The most crucial development on Mikey’s menu, though, is the Brooklyn Green Drizzle. This is the house’s signature finishing sauce, and it shares certain qualities with green goddess salad dressing. Goronkin wouldn’t say exactly what’s in it, which is wise because I would 100 percent go home and make a gallon of it to wash all my food in, like a raccoon. But I’m tasting parsley, basil, garlic, jalapeños or maybe serranos, and lots of olive oil, all blitzed together into a chunky liquid salad. This stuff appears by default on a few of the pies, like the Extreme Pepperoni, but it’s mandatory ordering for your pizza bones too. I kinda wanna spread it on a burger next time. Dip some wings in it. Put it in my cocktail. Psych, just kidding, but aside from drinks and the cannoli, it’s seriously hard to imagine anything not going well with the delicious drizz.

After chatting with Goronkin, I returned a week later with my dude, and we had a fine time in the upstairs bar over a vintage grunge soundtrack, peach ciders, and a shared pie. We did half prosciutto and lemon and half mushroom with the hot honey and ricotta. I asked for an extra little pot of Brooklyn Green Drizzle, as I plan to on every visit going forward. Outside, on the patio facing the walking path, there were people sitting in the sunshine with their pilsners and fluffy dogs, and we peeked out there and made a note to come back on another sunny day, if there ever is one. Downstairs, it was families with kids. Fine for them, but we’re done raising those things, so the Frog Bar is the place. It’s a whole vibe up there.

They’re just getting going, of course, so I foresee some wrinkles to be ironed out as the transition continues. Not that there are many obvious ones. My only complaint is the AI art on the sandwich board and menu specials. But I forgive anyone who suddenly decided to rebrand their restaurant overnight.

Goronkin is working on adding live music, karaoke, and trivia nights, and I hear he has a penchant for giving out free cannoli.

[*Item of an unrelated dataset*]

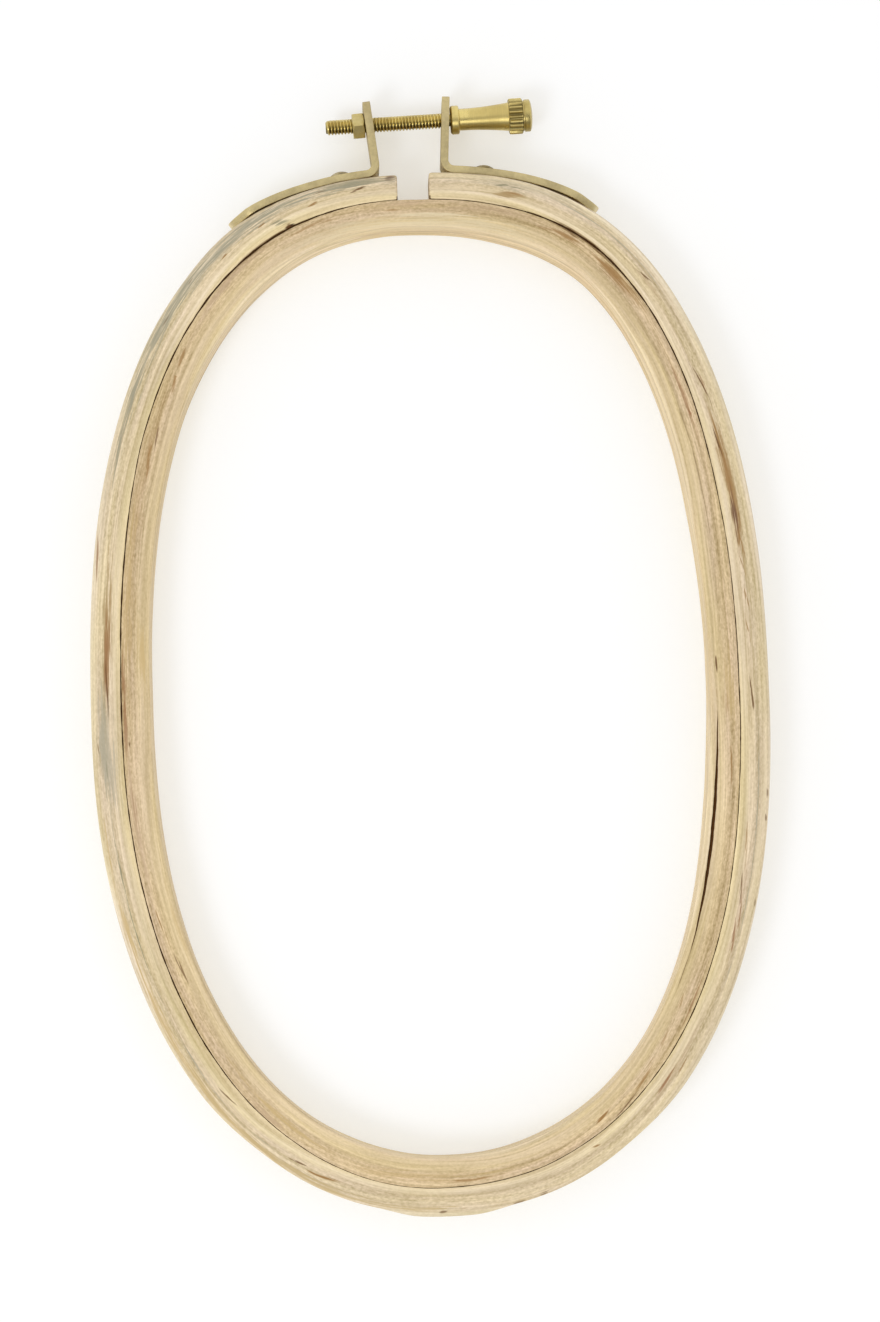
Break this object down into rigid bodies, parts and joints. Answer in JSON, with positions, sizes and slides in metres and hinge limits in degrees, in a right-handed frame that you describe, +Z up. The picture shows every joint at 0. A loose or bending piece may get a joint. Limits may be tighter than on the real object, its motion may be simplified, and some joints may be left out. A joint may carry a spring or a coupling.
{
  "type": "embroidery hoop",
  "caption": "Oval wooden embroidery hoop: an inner ring inside a split outer ring that a brass thumb screw and nut draw shut between two riveted tabs.",
  "frame": {"origin": "on the underside, at the middle of the hoop and its clamp as seen from above", "axes": "+Z up from the underside to the working face, +Y towards the clamp, +X towards the screw's knob"},
  "size_m": [0.1306, 0.217, 0.01],
  "materials": {
    "outer_wood": "bare bent wood, pale with grey and brown streaks along the ring",
    "inner_wood": "bare bent wood, warmer, with brown streaks along the ring",
    "strip_brass": "dull, lightly tarnished rolled brass",
    "turned_brass": "turned brass, half bright"
  },
  "bodies": {
    "hoop": {"outer_ring": "outer_wood", "left_bracket": "strip_brass", "left_rivet": "strip_brass"},
    "free_end": {"right_bracket": "strip_brass", "right_rivet": "strip_brass"},
    "screw": {"thumb_screw": "turned_brass"},
    "nut": {"hex_nut": "turned_brass"},
    "inner": {"inner_ring": "inner_wood"}
  },
  "joints": [
    {"name": "ring_flex", "type": "hinge", "parent": "hoop", "child": "free_end", "pos_m": [0, -0.10562, 0.005], "axis": [0, 0, -1], "range_deg": [0, 1.22], "deforming": ["outer_ring"]},
    {"name": "screw_turn", "type": "hinge", "parent": "free_end", "child": "screw", "pos_m": [0.0069, 0.10419, 0.005], "axis": [0.9994, 0.0342, 0], "range_deg": [0, 2520]},
    {"name": "nut_travel", "type": "slide", "parent": "free_end", "child": "nut", "axis": [-0.9994, -0.0342, 0], "range_m": [0, 0.0045]},
    {"name": "inner_ring_lift", "type": "slide", "parent": "hoop", "child": "inner", "axis": [0, 0, 1], "range_m": [0, 0.02]}
  ],
  "couplings": [
    {"joint": "screw_turn", "follows": "ring_flex", "ratio": 2072.5},
    {"joint": "nut_travel", "follows": "ring_flex", "m_per_rad": 0.20945}
  ]
}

And no shade to Zeek’s, but Mikey’s is a definite glow-up from its previous incarnation. This place has so much more versatility than it did before, when it was essentially either a sliceria for college students or a place to take the kids after a soccer game. Now you can have a swanky-adjacent date night up in the Frog Bar. There’s sports happening up there too, if that’s your bag. It’s a place to share an erudite post-museum dinner. Maybe you missed the T Line and have to kill 15 minutes over a fancy slice. Or you feel like getting crunk by yourself on the bespoke local tap list. Oh yeah, and there are beer cocktails now. All of this, and you can still do a normie pepperoni pie with the kiddos or chill out in the patio beer garden. Zeek’s was fine. Mikey’s is just more.

It’s no secret that Tacoma is in her pizza era right now, and with the (temporary?) loss of Apizza, which is closed but for sale, Mikey’s new metamorphosis fills that downtown hole nicely. With nearby Abella kind of doing its own style of pizza and Camp Colvos rocking a sourdough version of a New York pie and a very different aesthetic around the corner, Mikey’s is contributing a great service to the UWT strip: a legit wood-fired NYC-style pizza with punched-up toppings and better drinks. And just a tiny touch of optional snazz, if you’re into that sort of thing. Plus it’s gone indie and is no longer a Seattle-based chain, plus there are dogs. That’s so Tacoma.